Source records:
☆ ☆ ☆ ☆ ☆ ☆ ☆

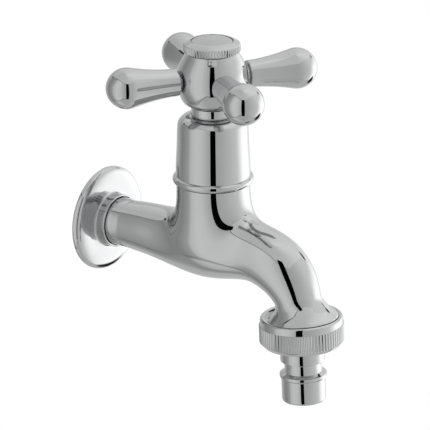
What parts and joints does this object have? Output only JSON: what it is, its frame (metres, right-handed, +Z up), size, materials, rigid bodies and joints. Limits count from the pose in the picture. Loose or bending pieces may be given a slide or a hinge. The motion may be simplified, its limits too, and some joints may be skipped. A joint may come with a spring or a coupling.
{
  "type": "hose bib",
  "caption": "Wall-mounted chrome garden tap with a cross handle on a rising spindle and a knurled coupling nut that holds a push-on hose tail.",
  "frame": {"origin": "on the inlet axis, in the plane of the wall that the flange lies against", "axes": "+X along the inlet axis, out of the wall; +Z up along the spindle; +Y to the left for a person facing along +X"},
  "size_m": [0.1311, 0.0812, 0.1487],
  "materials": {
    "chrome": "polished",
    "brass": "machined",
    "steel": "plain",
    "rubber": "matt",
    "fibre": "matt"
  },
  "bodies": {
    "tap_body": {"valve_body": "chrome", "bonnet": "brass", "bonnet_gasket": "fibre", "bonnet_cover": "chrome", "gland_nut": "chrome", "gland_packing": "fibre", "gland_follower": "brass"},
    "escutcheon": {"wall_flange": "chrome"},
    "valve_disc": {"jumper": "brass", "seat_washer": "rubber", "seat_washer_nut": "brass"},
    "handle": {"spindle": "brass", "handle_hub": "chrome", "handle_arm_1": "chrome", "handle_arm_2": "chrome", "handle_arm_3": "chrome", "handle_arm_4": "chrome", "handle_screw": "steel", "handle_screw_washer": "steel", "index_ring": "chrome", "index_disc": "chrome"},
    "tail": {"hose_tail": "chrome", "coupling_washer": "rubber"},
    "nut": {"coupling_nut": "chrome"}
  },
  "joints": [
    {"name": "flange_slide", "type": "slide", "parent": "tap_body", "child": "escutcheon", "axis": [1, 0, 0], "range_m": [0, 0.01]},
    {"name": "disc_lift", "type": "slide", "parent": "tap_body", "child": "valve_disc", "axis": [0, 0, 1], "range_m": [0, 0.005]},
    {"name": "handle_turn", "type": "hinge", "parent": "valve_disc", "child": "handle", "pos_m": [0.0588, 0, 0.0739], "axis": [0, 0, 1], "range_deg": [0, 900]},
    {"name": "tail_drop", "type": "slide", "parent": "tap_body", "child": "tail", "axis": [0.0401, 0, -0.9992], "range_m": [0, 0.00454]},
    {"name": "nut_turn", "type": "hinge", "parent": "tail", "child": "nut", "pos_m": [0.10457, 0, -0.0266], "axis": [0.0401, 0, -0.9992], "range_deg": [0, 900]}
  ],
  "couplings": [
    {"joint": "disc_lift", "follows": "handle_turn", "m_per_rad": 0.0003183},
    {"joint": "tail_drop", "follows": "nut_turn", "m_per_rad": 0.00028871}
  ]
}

☆ ☆ ☆ ☆ ☆ ☆ ☆

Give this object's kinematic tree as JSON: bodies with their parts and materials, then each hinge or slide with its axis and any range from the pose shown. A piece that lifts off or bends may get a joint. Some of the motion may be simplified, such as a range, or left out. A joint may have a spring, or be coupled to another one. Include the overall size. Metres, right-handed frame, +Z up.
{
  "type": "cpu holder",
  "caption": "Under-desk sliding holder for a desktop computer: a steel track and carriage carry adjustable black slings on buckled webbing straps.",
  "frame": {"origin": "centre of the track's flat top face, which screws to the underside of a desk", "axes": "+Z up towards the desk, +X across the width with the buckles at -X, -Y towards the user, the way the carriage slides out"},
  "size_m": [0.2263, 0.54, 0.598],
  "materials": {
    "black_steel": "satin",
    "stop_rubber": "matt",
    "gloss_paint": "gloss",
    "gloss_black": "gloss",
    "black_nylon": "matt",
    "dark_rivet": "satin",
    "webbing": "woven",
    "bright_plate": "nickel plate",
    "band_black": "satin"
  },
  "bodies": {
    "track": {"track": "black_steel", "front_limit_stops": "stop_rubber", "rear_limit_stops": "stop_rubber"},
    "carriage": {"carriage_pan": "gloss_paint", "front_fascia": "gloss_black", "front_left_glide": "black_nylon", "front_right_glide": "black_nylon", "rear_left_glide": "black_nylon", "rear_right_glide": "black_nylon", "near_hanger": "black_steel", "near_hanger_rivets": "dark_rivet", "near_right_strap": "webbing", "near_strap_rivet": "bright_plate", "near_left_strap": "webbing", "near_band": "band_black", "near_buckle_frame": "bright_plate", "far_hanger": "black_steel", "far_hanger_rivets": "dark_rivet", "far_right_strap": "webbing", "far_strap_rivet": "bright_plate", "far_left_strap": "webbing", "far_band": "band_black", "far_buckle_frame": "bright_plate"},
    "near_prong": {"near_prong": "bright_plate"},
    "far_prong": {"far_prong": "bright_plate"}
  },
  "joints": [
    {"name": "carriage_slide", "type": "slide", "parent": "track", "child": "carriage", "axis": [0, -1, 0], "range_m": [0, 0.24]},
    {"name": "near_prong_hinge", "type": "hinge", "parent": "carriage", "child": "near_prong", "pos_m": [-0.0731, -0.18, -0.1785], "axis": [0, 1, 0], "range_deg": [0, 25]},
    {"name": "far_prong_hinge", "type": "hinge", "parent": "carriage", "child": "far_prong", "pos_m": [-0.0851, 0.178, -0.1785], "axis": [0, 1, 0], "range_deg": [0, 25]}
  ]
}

☆ ☆ ☆ ☆ ☆ ☆ ☆

TO BE DONE: Scan the material above. Copy each line that holds the word "pose".

EXERCISE RESPONSE:
What parts and joints does this object have? Output only JSON: what it is, its frame (metres, right-handed, +Z up), size, materials, rigid bodies and joints. Limits count from the pose in the picture. Loose or bending pieces may be given a slide or a hinge. The motion may be simplified, its limits too, and some joints may be skipped. A joint may come with a spring or a coupling.
Give this object's kinematic tree as JSON: bodies with their parts and materials, then each hinge or slide with its axis and any range from the pose shown. A piece that lifts off or bends may get a joint. Some of the motion may be simplified, such as a range, or left out. A joint may have a spring, or be coupled to another one. Include the overall size. Metres, right-handed frame, +Z up.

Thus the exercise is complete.